Isso faz com que a carne vermelha seja barata na cidade. Um quilo de patinho, por exemplo, custa em torno de R$ 28. E carnes nobres, como filé mignon, têm um custo abaixo da média nacional por lá, sendo encontrada a cerca de R$ 35 o quilo.

Em contrapartida, outros produtos são caros devido à posição geográfica do município, que fica “fora da rota” de caminhoneiros e os trajetos serem de difícil acesso. “A cidade é bastante cara. Falar cara é até um eufemismo. Eu não imaginava que era tão cara”, complementa o professor.

Em publicação, a prefeitura explica que o gado criado em São Félix do Xingu abastece os principais mercados consumidores do Brasil, incluindo grandes centros urbanos como Belém, Goiânia, São Paulo e Brasília, e atende indústrias frigoríficas exportadoras que enviam carne para países da América do Sul, Europa e Ásia.

“Frigoríficos instalados no Pará e em estados vizinhos atuam diretamente na compra do rebanho local, garantindo que a produção municipal participe de cadeias globais de exportação de carne bovina”, escreve a prefeitura, que na sequência reconhece que esse “sucesso econômico traz desafios”.

No texto, o município diz que a cidade que é “potência na produção de carne”, agora “busca se destacar também como referência em sustentabilidade na Amazônia”. O Terra buscou contato com a gestão municipal em busca de mais detalhes sobre como eles têm lidado com a questão, considerando o destaque de emissões provenientes da cidade, mas não obteve resposta até a publicação desta matéria.

De forma geral, o que é descrito no site da prefeitura, é que “nos últimos anos, ações de fiscalização, programas de rastreabilidade do gado e incentivos a práticas sustentáveis têm ganhado força” e que “técnicas como o pastejo rotacionado, a integração lavoura-pecuária-floresta e a recuperação de áreas degradadas são apontadas como caminhos para manter a produtividade sem ampliar o desmatamento”.

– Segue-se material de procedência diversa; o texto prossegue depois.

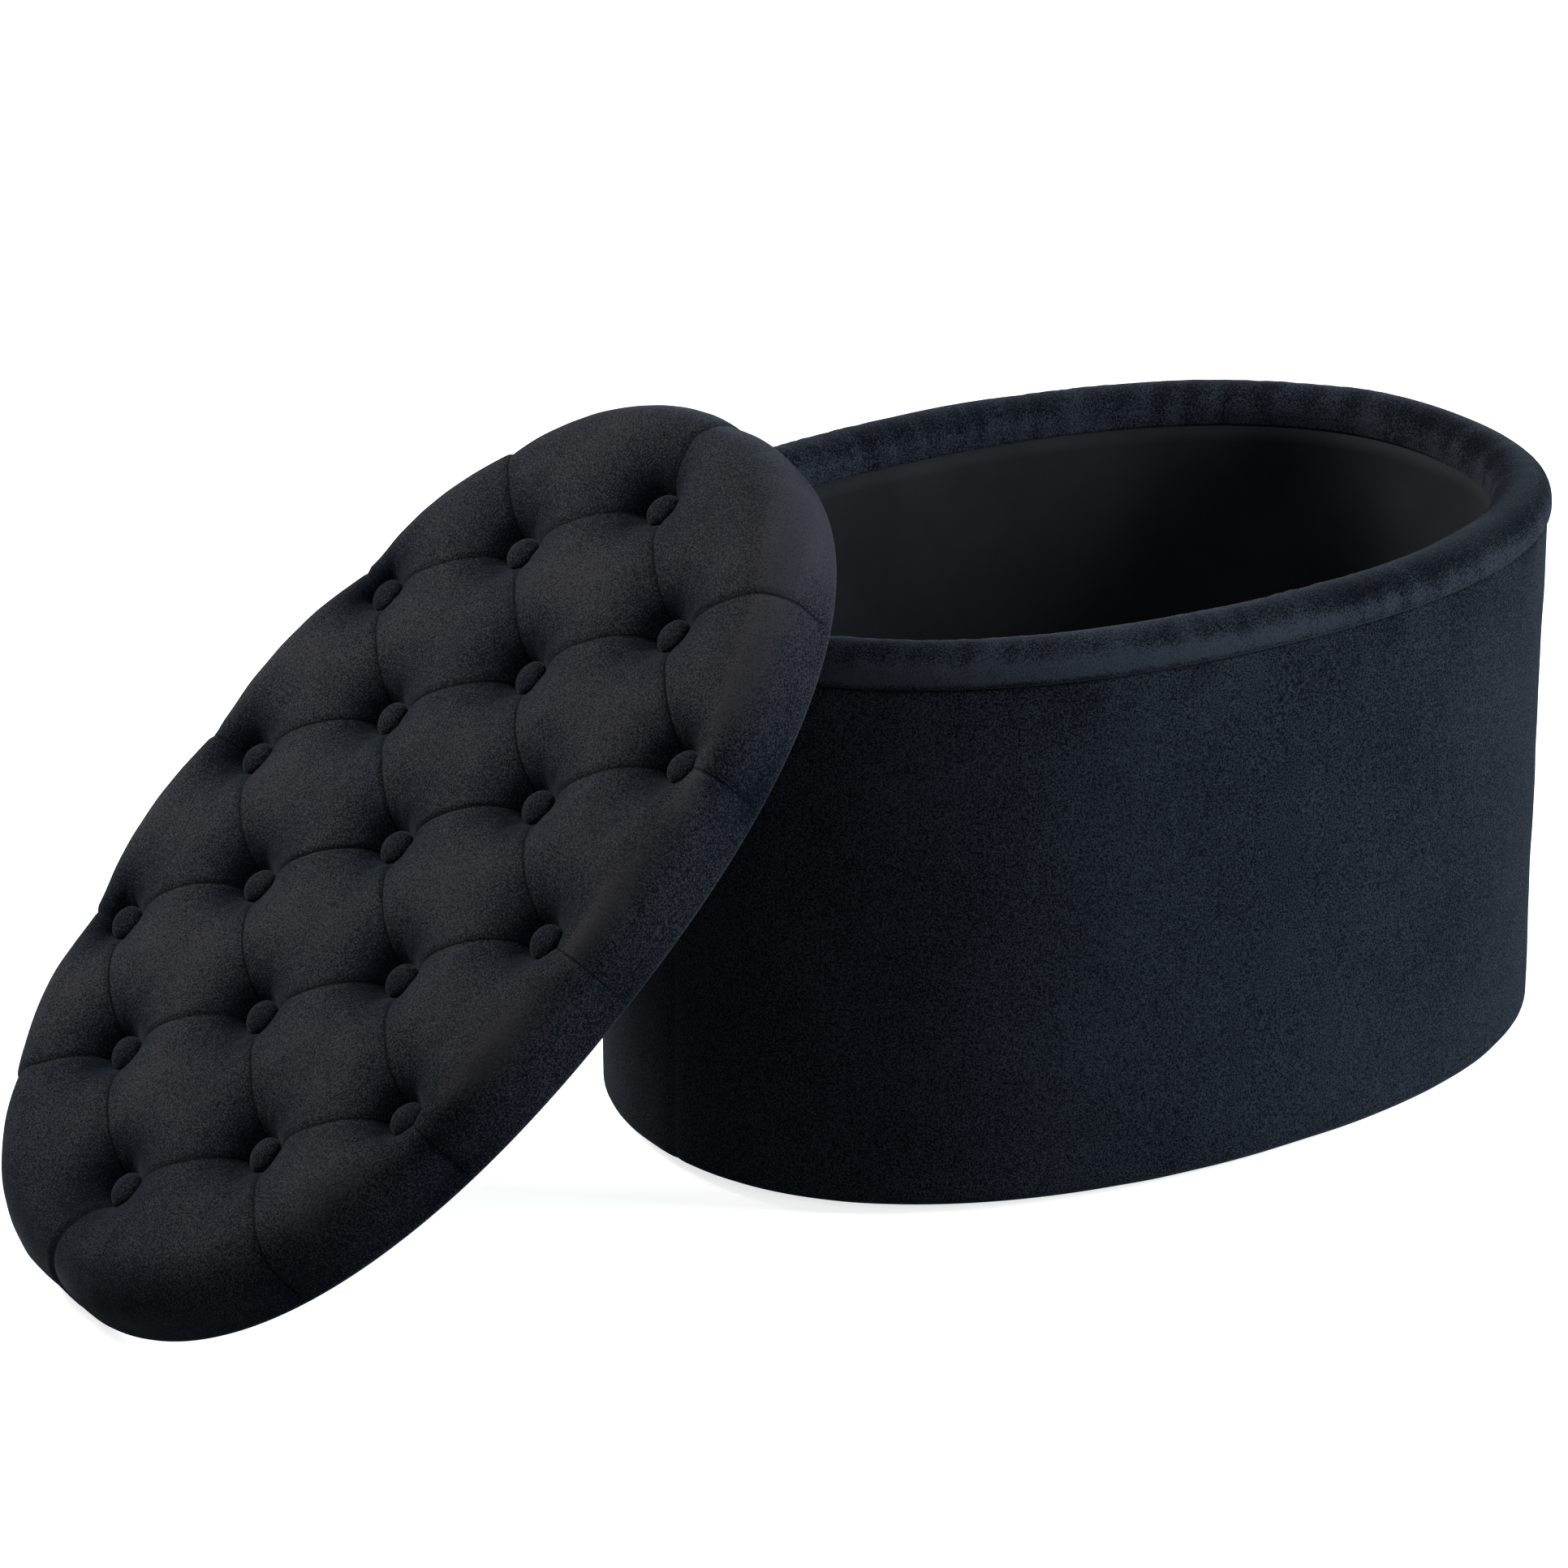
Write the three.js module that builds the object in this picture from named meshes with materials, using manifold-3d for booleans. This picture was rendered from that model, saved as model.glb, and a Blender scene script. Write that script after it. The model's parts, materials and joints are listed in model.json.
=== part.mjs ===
// Oval storage ottoman: an upholstered tub with a padded rim, and a loose button-tufted lid.
// Millimetres, +Z up. The origin is on the floor under the centre of the tub.
// +X runs along the tub's length and +Y along its width.
// The lid is off the tub: its lower end stands on the floor and it leans on the rim's -X end.

import * as THREE from "three";
import { mergeVertices } from "three/addons/utils/BufferGeometryUtils.js";
import Module from "manifold-3d";

const wasm = await Module();
wasm.setup();

// Overall sizes
const LENGTH = 710; // tub over the rim, along X
const WIDTH = 484; // tub over the rim, along Y
const RIM_HEIGHT = 405; // floor to the top of the padded rim
const PLAN_POWER = 2.22; // 2 is an ellipse, larger is squarer
const LID_OVERHANG = 5; // lid past the rim all round
const LID_THICKNESS = 57; // underside to the top of the padding
const LEAN_ANGLE = 43; // degrees between the leaning lid and the floor

// Fits
const GAP = 0.3; // between neighbouring pieces
const REST_GAP = 0.5; // lid to rim, and lid to floor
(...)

Para além do gado, como mostram os dados da SEEG, as queimadas também são um problema na região. “Quando eu cheguei aqui as queimadas estavam demasiadas, e as pessoas ficavam doentes. A cidade ficava coberta por cinzas”, comenta Joelson à reportagem. Já neste ano, como apontou, foi um ano atípico com relação aos focos de fogo.

“Esse ano teve queimadas? Sempre tem. Mas foi muito pouca. A cidade não ficou cinza, as cinzas não entraram nas casas. E foi devido ao aumento da fiscalização por conta da CO30. O receio, como foi algo muito pontual, é que ano que vem isso não se repita”, comentou o especialista, que diz não existirem políticas públicas efetivas do município para mitigar as queimadas – e que o que está sendo feito é a nível federal.